---------- Data supplied ----------
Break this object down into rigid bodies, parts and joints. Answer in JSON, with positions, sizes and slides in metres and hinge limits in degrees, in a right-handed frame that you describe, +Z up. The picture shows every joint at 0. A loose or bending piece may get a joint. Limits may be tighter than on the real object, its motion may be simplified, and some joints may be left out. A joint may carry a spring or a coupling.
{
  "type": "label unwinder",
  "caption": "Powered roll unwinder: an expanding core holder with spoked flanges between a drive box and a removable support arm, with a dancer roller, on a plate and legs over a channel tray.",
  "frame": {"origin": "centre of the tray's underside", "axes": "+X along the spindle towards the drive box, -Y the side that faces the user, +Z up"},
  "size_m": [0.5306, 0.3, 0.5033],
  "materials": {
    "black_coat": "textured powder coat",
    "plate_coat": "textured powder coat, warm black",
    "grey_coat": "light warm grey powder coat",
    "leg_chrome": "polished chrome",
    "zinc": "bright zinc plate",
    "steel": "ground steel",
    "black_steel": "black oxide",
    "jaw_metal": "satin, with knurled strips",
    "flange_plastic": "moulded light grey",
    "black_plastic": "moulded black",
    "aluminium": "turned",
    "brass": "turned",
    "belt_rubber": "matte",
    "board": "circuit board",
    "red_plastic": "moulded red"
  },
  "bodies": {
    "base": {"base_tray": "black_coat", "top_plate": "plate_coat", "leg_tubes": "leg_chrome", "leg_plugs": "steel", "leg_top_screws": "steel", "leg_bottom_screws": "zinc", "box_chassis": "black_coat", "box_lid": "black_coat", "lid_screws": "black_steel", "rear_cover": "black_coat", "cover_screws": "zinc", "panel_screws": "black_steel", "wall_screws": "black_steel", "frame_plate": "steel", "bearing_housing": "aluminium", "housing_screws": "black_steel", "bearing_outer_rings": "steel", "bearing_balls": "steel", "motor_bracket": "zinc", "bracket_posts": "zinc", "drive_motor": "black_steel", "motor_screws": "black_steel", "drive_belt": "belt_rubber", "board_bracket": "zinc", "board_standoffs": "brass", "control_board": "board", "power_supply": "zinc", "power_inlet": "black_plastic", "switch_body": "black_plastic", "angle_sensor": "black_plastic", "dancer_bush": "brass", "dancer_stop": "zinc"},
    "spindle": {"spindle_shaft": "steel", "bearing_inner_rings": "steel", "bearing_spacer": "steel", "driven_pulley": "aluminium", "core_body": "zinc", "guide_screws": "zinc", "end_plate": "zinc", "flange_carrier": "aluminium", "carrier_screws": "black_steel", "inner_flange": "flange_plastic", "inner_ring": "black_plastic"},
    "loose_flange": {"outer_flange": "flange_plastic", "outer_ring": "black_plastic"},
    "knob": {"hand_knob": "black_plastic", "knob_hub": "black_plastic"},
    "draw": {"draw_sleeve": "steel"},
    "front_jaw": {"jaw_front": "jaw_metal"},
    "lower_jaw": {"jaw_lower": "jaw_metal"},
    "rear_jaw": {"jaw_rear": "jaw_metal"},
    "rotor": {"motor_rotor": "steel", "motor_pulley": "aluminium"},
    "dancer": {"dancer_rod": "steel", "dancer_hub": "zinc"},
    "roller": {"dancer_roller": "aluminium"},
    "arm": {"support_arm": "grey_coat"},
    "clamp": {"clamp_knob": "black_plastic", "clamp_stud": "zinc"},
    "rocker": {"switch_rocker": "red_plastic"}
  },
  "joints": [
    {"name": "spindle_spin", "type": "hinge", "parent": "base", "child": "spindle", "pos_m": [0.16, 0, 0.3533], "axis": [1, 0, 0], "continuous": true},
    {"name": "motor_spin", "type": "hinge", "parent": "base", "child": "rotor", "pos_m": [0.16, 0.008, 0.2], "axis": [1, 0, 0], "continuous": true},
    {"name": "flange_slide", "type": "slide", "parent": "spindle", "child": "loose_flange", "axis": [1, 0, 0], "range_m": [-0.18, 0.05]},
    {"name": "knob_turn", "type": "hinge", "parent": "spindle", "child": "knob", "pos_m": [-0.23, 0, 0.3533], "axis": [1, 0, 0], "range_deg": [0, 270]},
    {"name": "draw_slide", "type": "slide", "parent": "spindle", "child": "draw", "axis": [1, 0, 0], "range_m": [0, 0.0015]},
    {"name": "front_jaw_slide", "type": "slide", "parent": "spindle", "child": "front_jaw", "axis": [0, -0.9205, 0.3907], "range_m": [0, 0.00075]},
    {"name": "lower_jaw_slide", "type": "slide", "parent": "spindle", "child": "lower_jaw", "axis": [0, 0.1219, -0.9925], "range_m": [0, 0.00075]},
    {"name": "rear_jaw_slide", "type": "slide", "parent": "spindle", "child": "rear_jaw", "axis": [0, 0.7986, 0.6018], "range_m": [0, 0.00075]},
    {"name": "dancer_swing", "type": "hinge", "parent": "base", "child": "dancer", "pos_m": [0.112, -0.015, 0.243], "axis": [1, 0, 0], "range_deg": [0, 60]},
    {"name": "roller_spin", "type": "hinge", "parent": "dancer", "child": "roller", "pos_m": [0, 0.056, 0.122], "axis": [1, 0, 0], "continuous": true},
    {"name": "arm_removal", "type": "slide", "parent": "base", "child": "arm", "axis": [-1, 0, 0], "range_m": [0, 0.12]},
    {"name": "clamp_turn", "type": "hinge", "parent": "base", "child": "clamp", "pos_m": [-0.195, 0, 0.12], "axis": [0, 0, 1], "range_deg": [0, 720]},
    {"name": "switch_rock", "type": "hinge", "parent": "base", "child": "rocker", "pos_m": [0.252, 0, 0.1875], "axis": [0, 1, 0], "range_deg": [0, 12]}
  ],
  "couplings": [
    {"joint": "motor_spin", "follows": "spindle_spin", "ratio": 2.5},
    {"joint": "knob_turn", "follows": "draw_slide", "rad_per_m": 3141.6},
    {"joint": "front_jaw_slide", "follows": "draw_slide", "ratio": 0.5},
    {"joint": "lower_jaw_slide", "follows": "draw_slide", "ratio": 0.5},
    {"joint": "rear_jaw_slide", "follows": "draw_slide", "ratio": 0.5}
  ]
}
----------
---------- Data supplied ----------
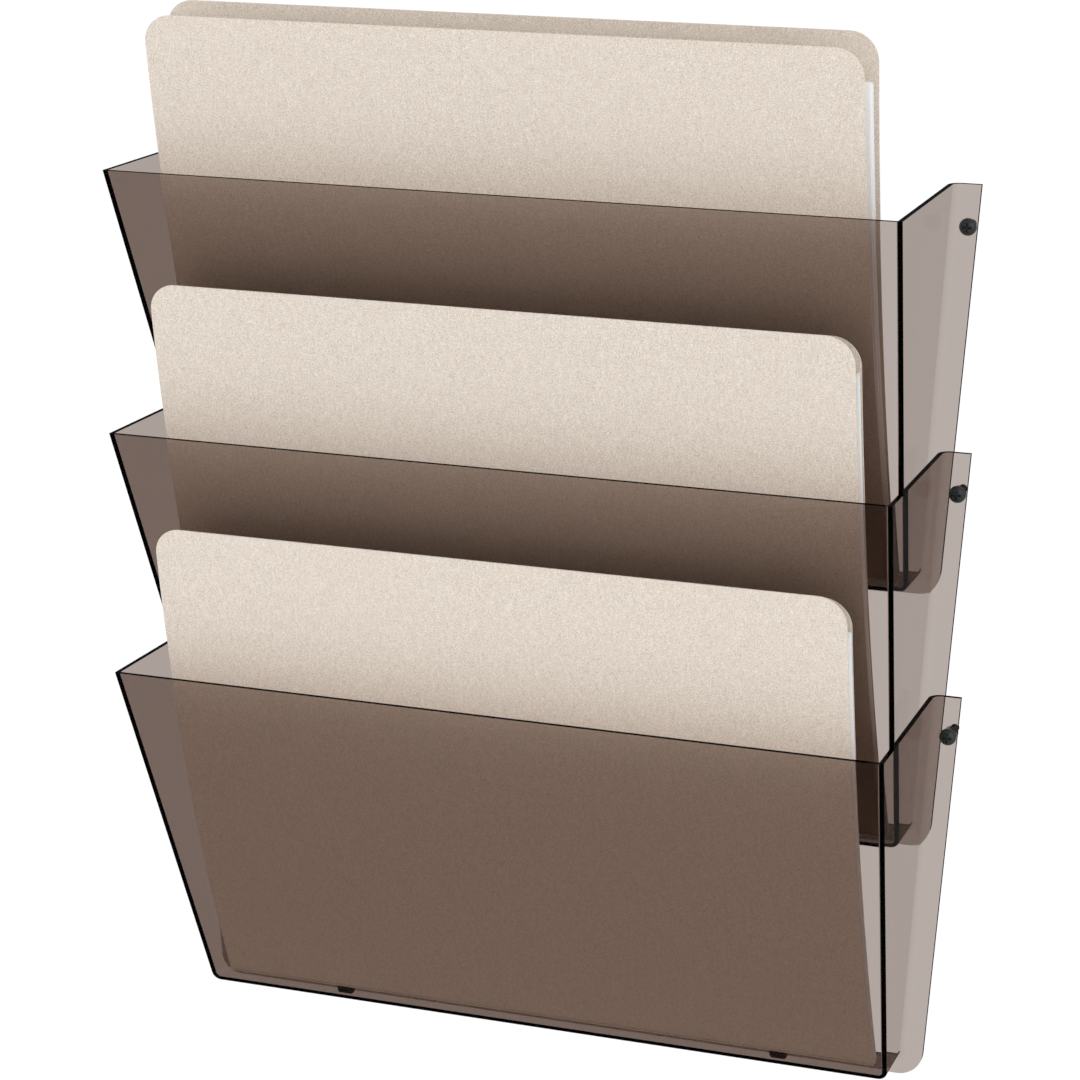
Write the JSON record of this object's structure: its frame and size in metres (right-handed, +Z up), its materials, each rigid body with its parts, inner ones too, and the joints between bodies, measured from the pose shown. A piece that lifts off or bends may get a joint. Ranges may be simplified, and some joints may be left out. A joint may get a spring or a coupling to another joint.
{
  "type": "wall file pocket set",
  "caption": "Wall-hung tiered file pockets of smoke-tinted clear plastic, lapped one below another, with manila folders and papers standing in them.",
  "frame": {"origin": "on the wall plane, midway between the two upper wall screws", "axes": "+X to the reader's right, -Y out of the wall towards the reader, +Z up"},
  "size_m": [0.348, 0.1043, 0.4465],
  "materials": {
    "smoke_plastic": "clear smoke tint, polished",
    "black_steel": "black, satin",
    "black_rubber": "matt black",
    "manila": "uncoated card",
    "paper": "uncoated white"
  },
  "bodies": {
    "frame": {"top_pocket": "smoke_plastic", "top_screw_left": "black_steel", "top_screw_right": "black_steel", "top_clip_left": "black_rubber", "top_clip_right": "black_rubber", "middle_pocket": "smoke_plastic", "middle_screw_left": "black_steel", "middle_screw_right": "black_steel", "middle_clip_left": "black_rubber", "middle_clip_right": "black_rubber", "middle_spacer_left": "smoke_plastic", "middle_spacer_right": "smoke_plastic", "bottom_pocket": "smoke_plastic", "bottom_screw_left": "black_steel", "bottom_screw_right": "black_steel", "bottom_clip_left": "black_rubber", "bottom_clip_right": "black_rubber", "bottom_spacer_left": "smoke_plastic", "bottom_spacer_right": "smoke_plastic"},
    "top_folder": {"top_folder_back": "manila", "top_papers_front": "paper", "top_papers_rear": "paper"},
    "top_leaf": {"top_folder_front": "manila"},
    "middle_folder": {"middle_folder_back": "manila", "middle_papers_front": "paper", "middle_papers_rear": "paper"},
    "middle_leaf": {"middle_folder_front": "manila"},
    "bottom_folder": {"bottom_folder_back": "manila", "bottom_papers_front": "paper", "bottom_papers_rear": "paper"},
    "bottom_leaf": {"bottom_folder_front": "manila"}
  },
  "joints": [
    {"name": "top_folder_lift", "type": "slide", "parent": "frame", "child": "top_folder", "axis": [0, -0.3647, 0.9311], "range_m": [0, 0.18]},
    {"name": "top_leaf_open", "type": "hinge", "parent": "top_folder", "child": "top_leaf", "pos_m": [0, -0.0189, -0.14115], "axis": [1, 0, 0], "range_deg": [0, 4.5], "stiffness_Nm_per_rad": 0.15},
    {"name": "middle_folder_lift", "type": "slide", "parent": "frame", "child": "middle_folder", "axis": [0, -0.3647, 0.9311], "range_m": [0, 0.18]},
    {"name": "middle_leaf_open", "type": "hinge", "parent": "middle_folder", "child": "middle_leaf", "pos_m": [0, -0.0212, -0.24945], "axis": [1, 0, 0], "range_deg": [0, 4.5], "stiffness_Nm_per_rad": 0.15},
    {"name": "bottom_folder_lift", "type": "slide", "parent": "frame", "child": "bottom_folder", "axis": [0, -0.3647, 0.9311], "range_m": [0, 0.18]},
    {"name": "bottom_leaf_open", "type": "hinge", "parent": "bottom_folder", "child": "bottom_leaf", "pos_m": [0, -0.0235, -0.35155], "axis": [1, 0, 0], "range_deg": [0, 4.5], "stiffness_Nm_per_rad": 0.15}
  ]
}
----------
* Exercise task *
Read the entries and pick out all lines that include the word "piece".

* Finished answer *
Break this object down into rigid bodies, parts and joints. Answer in JSON, with positions, sizes and slides in metres and hinge limits in degrees, in a right-handed frame that you describe, +Z up. The picture shows every joint at 0. A loose or bending piece may get a joint. Limits may be tighter than on the real object, its motion may be simplified, and some joints may be left out. A joint may carry a spring or a coupling.
Write the JSON record of this object's structure: its frame and size in metres (right-handed, +Z up), its materials, each rigid body with its parts, inner ones too, and the joints between bodies, measured from the pose shown. A piece that lifts off or bends may get a joint. Ranges may be simplified, and some joints may be left out. A joint may get a spring or a coupling to another joint.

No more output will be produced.